Carlos Valles was born in Spain on 4 September 1925. His father, a respected engineer died when Carlos was only 10. But he left a very strong impression on his young son, who through his life reiterated “My father trusted me. I would never let him down.” Soon after his father died, Carlos’ family lost everything in the civil war that broke out in Spain. His mother took refuge with a sister of hers in a city where the Jesuits had just opened a school, and Carlos and his brother got scholarships to study and board in the school. When he was 15 Carlos joined the Jesuit religious order as a novitiate. This was also when he wrote his first book The Art of Choosing, where he reflected on this turning point in his life—detaching from the family for Christ and a lifetime of service. His next ‘detachment’ was leaving the country of his birth. On his own request that he be “sent East”, he was asked to go to India. As it happened, his Jesuit order was planning to start a new St Xavier’s college in Ahmedabad, and the young priest was given the task of helping to set this up. And so, in 1949, Carlos Valles left his mother country for India, which became his home for the next many decades. As he later wrote “There I went in the fullness of my youth. My father had taught me never to do things by halves”.
He also wrote that right from the moment he arrived, he felt so at home in India, that his Indian friends were convinced that he had been an Indian in his previous reincarnation. It was here that he completed his education with a Mathematics honours degree from Madras University in 1953. For someone who knew only Spanish, the course led him to become proficient not only in math but also in English, the medium in which the course was taught.
Around the same time he was also became convinced that if he were to work and teach in Gujarat, then his teaching would need to be in the local language. As he wrote “English was enough to teach mathematics, but not to reach the heart. The heart is reached through the mother tongue”. He had already studied basic Gujarati but he realised that this was not enough. So he went on to hone his language skills at Vallabh Vidyanagar University in Gujarat, living in the hostel for one year with fellow Gujarati students, immersing himself in the language and culture, until he gained mastery over Gujarati. This was followed by four years of theological studies in Pune, where he continued to practice writing in Gujarati for two hours every day. Carlos Valles was ordained to priesthood in 1958, in the presence of his mother who came to India for the first time.
Finally it was in 1960, the year that Gujarat separated from Bombay and became a new state, that Father Valles started his mathematics teaching at St Xavier’s College in Ahmedabad. The story goes that on the train from Bombay, he could not get a seat, and so stood all the way, and when in the melee one of his slippers fell off the train, he also threw the other one out, saying that now there is a complete pair that someone can use.

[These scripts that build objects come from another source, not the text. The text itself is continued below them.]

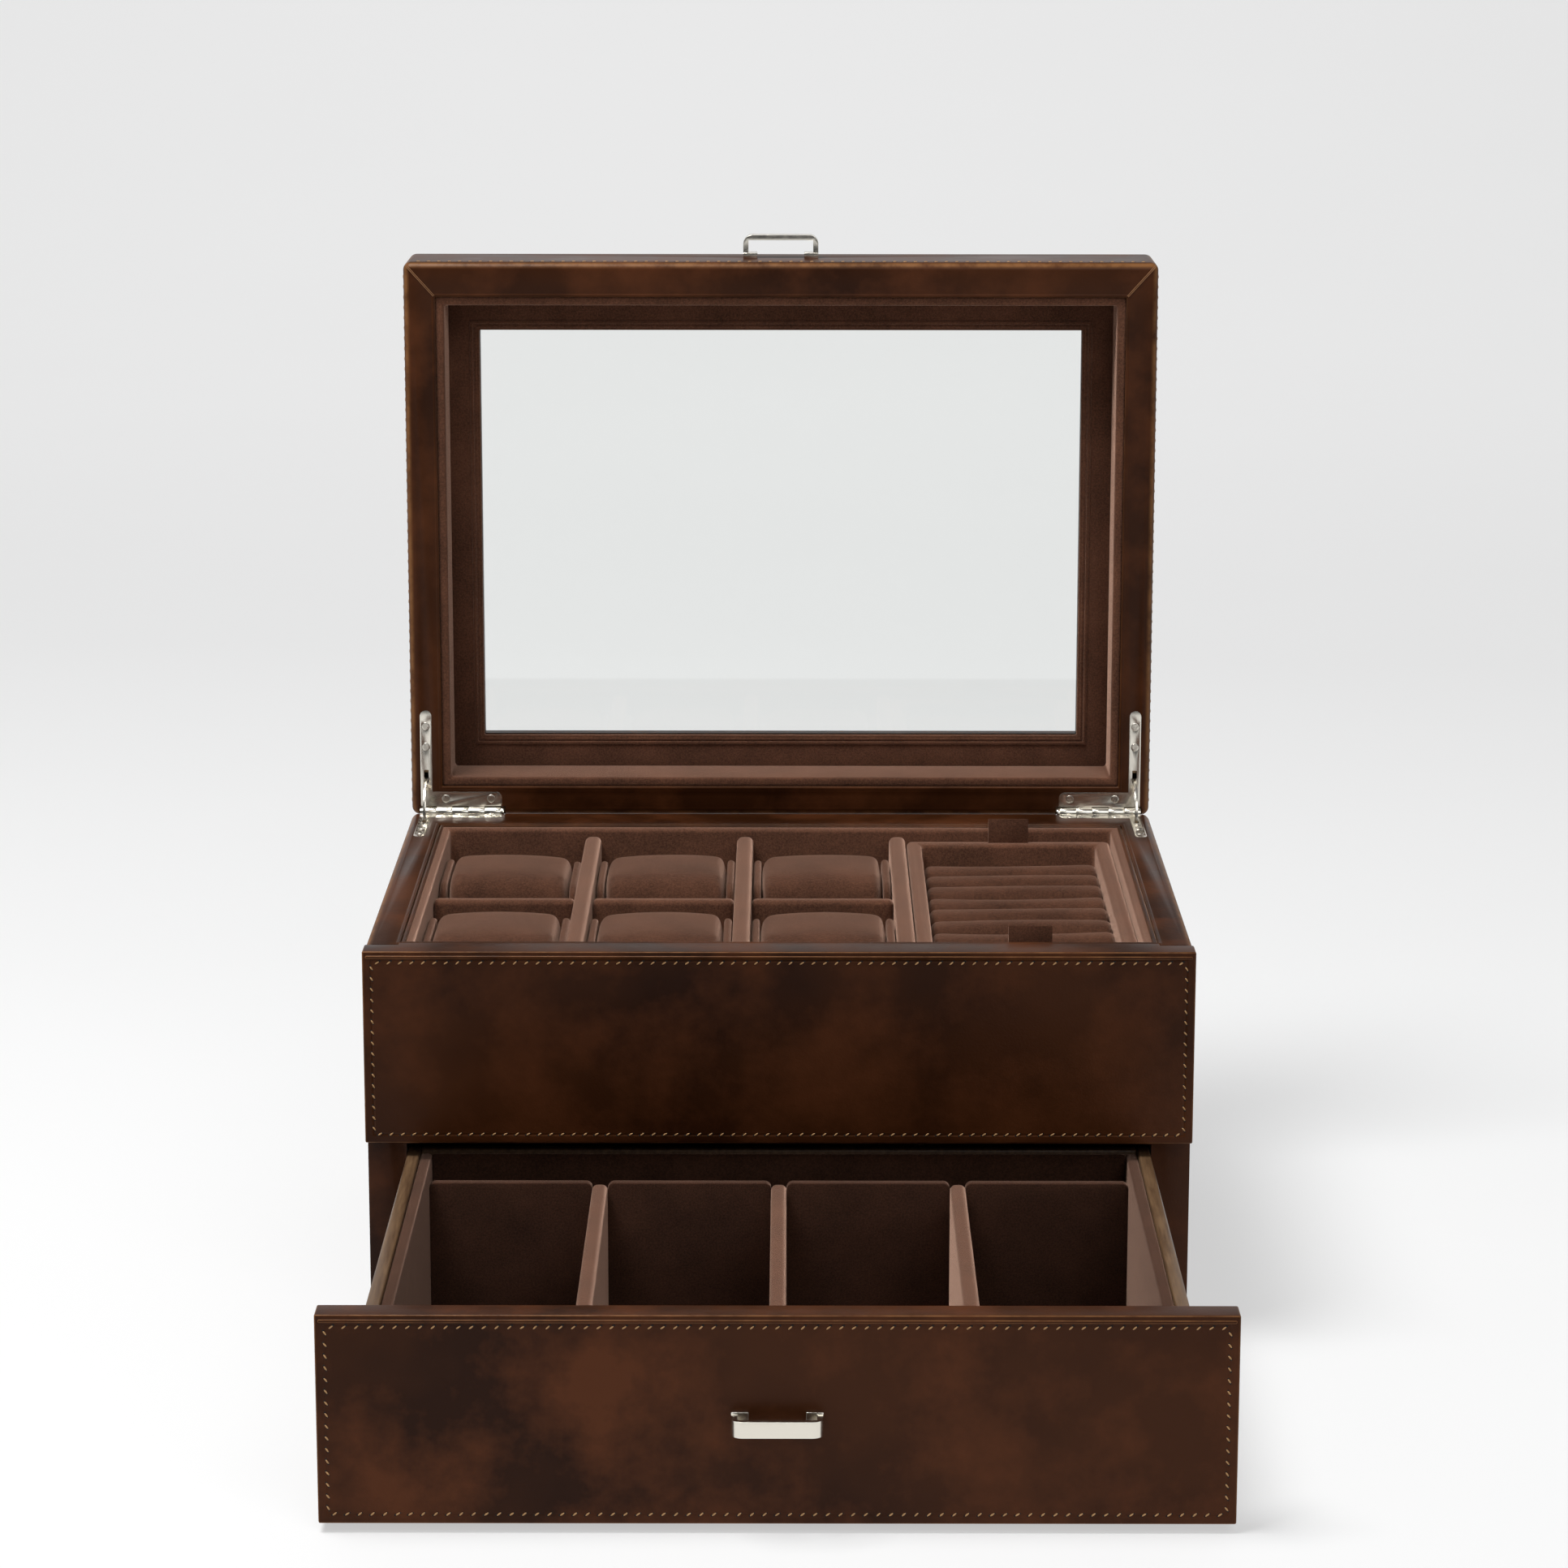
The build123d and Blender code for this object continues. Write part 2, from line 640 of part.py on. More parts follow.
# ---------------------------------------------------------------- hinges and stays
def knuckle_spans(first):
    """Spans of every other knuckle, from the outer end."""
    return [(knuckle_edges[i] - knuckle_gap / 2, knuckle_edges[i + 1] + knuckle_gap / 2)
            for i in range(first, knuckle_count, 2)]


def along_x(plane, x):
    return Plane(plane.from_local_coords((x, 0, 0)), x_dir=(0, 1, 0), z_dir=(1, 0, 0))


def make_leaf(plane, out, side, first, bore_r, label):
    """One hinge leaf with its share of the knuckles."""
    with BuildPart() as leaf:
        with BuildSketch(plane.offset(out * rim_t)):
            leaf_outline(side)
            for x0, x1 in knuckle_spans(first):
                with Locations((side * (x0 + x1) / 2, -leaf_root / 2)):
                    Rectangle(x0 - x1, leaf_root)
            with Locations((side * stay_x, -(slot_f0 + slot_f1) / 2)):
                Rectangle(slot_w, slot_f1 - slot_f0, mode=Mode.SUBTRACT)
        extrude(amount=out * leaf_t)
        for x0, x1 in knuckle_spans(first):
            with Locations(along_x(plane, side * (x0 + x1) / 2)):
                Cylinder(barrel_r, x0 - x1)
        with Locations(along_x(plane, side * (knuckle_edges[0] + knuckle_edges[-1]) / 2)):
            Cylinder(bore_r, barrel_x0, mode=Mode.SUBTRACT)
        add(leaf_screws(plane, out), mode=Mode.SUBTRACT)
    save(leaf, label)


def make_hinges():
    for side, name in ((-1, "left"), (1, "right")):
        make_leaf(case_plane, -1, side, 0, pin_r, f"hinge_case_leaf_{name}")
        make_leaf(lid_plane, 1, side, 1, pin_r + pin_clear, f"hinge_lid_leaf_{name}")
    for plane, out, name in ((case_plane, -1, "case"), (lid_plane, 1, "lid")):
        with BuildPart() as screws:
            add(leaf_screws(plane, out))
        save(screws, f"hinge_{name}_screws")
    with BuildPart() as pins:
        for side in (-1, 1):
            length = barrel_x0 - knuckle_edges[-1]
            with Locations(along_x(case_plane, side * (barrel_x0 + knuckle_edges[-1]) / 2)):
                Cylinder(pin_r, length)
            with Locations(along_x(case_plane, side * (knuckle_edges[-1] - pin_tip_l / 2))):
                Cylinder(barrel_r * pin_tip_taper, pin_tip_l)
    save(pins, "hinge_pins")


def ray_plane(angle, x):
    """Plane through the hinge axis whose y points at an angle above the case rim."""
    a = math.radians(angle)
    return Plane((x, axis_y, axis_z), x_dir=(1, 0, 0), z_dir=(0, -math.sin(a), -math.cos(a)))


def make_stay(side, label):
    """Quadrant stay: an arc about the hinge axis with a head at each end."""
    axis = Axis((0, axis_y, axis_z), (-1, 0, 0))
    low, high = -stay_over, 90 + stay_over
    stretches = [(low, high, stay_t), (low, low + stay_head_arc, stay_head_t),
                 (high - stay_head_arc, high, stay_head_t)]
    with BuildPart() as stay:
        for start, end, width in stretches:
            with BuildSketch(ray_plane(start, side * stay_x)):
                with Locations((0, (stay_r0 + stay_r1) / 2)):
                    Rectangle(width, stay_r1 - stay_r0)
            revolve(axis=axis, revolution_arc=end - start)
    save(stay, label)


# ---------------------------------------------------------------- build everything
drawer_screws = pull_screws(*drawer_pull_at, front_t)
lid_screws = pull_screws(*lid_pull_at, lid_rim_front)
save(drawer_screws, "drawer_pull_screws")
save(lid_screws, "lid_pull_screws")
make_base()
make_side_board(-1, "side_board_left")
make_side_board(1, "side_board_right")
make_back_board()
make_shelf()
make_front_panel()
make_case_leather()
make_bay_lining()
make_tray()
for row, row_name in zip(row_y, ("front", "rear")):
    for column, column_name in zip(column_x, ("left", "middle", "right")):
        make_pillow(column, row, f"watch_pillow_{row_name}_{column_name}")
make_ring_tray()
make_drawer_front()
make_drawer_box()
make_drawer_lining()
make_drawer_dividers()
make_pull(*drawer_pull_at, drawer_screws.part, "drawer_pull")
make_lid_boards()
make_lid_leather()
make_lid_inside()
make_pull(*lid_pull_at, lid_screws.part, "lid_pull")
make_hinges()
make_stay(-1, "stay_left")
make_stay(1, "stay_right")
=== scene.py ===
"""Leather jewellery case: leather, velvet, stitching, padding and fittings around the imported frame."""
import math
import random
from contextlib import contextmanager

import bmesh
import bpy
from bpy.props import FloatProperty, FloatVectorProperty, PointerProperty
from mathutils import Matrix, Vector


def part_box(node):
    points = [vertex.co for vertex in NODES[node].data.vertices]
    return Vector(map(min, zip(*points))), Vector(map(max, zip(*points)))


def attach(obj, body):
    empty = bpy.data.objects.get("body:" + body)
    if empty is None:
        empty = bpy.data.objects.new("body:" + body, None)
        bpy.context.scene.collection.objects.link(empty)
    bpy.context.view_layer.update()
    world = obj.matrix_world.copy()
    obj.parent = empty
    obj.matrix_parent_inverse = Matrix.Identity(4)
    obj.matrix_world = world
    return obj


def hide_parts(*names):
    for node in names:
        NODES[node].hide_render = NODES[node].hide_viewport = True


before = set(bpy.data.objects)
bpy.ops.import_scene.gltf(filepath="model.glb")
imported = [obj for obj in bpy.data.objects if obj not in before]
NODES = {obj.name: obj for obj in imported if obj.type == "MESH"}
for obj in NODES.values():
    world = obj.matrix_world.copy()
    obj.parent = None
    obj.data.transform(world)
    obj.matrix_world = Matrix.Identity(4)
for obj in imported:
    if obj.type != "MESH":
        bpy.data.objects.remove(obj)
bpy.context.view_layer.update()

bl_info = {
    "name": "Leather jewellery case",
    "version": (1, 0, 0),
    "blender": (4, 5, 0),
    "location": "3D View > Sidebar > Case",
    "description": "Builds the finished surfaces of a lined leather jewellery case",
    "category": "Object",
}

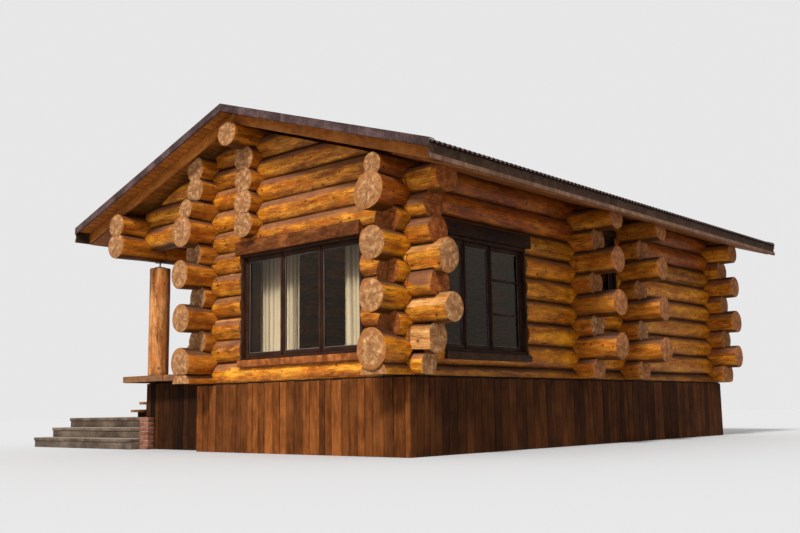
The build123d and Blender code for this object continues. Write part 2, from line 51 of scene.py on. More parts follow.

And there started the transformation from being a student to a teacher who was eager to give his body and soul to his teaching. And Father Valles was not one to take the easy path with tried and tested teaching techniques. He not only devised innovative ways of communicating math concepts, but also took upon himself to coin appropriate Gujarati terms for the concepts. He was also convinced that it was his duty not only to reach the minds, but also the hearts of his students; through dialoguing with them on all aspects that affected their life beyond the classroom. He started by writing a small book in Gujarati. Many publishers rejected the manuscript as they felt that no one would read such a book. Eventually Father Valles published it himself with some money that his mother sent him. The book titled Sadachar went onto see twenty editions in three languages.
Thus began the double life of Father Valles—as a Mathematics teacher and as a writer—both in Gujarati. Father Valles soon became a regular columnist for Gujarati periodicals and newspapers. In his original Sunday column in Gujarat Samachar titled To the New Generation he wrote about a wide range of topics– youth, family, society, religion, psychology, morals and contemporary issues. He secretly hoped, as he wrote, that the old generation would read it first. His writings became hugely popular over the years and were compiled and published as books. He did not ignore his first subject either, and with his colleagues, he wrote a whole series of mathematical textbooks in Gujarati which were used and remembered by generations of students in Gujarat.
But it is not only through newspaper pages that Father Valles entered the hearts of Gujaratis. He was a familiar sight riding on his bicycle across the city with his cloth sling bag. To learn from close quarters about the lives, mentalities, attitudes to life, beliefs and traditions of the people of the city, he lived with families in the narrow pols of the old city. As he wrote, “…so I lived the whole day with them, sharing their two daily vegetarian meals, their floor space on a mat at night, and their family life in all its richness, blessings and problems for a few days till I knocked at the door of another family in a continuous pilgrimage. I cycled daily to and from the college for my classes, but for the rest I lived fully as a member of the family I lodged with for the time. I spent ten years in that happy way. Perhaps that is possible only in India”.
For 22 years, Father Valles carried out his mission with heart and soul, in a city that he thought would be his home for life. However as he wrote, “circumstances shaped new and unexpected paths for me.” His mother turned 90 and expressed a wish for her son’s company. Without a second thought, Father Valles moved to Madrid to be with her until she died at the age of 101. He continued to write, now in three languages—English, Gujarati and Spanish, and travel. In 1999, at the age of 74, with his undiminished passion for reaching out, he bought a computer and started a website in Spanish.
Father Valles continued to live in Madrid, but he could make a trip back to his beloved Ahmedabad in 2015. Ahmedabad had changed much since he had left, but his gentle presence reminded its citizens once again about his life’s mission of bringing harmony. As he once said “I would like the word Harmony to be the summary of my life.”
Father Valles passed away in Madrid on 9 November this year, 5 days after his 95th birthday.
Sadly I was not living in Ahmedabad in the years when he was here, but the heartfelt reception he got on this last visit, made me wish that I could have had the privilege of having met this innovative teacher, prolific multi-lingual writer, and above all, an incredible human being.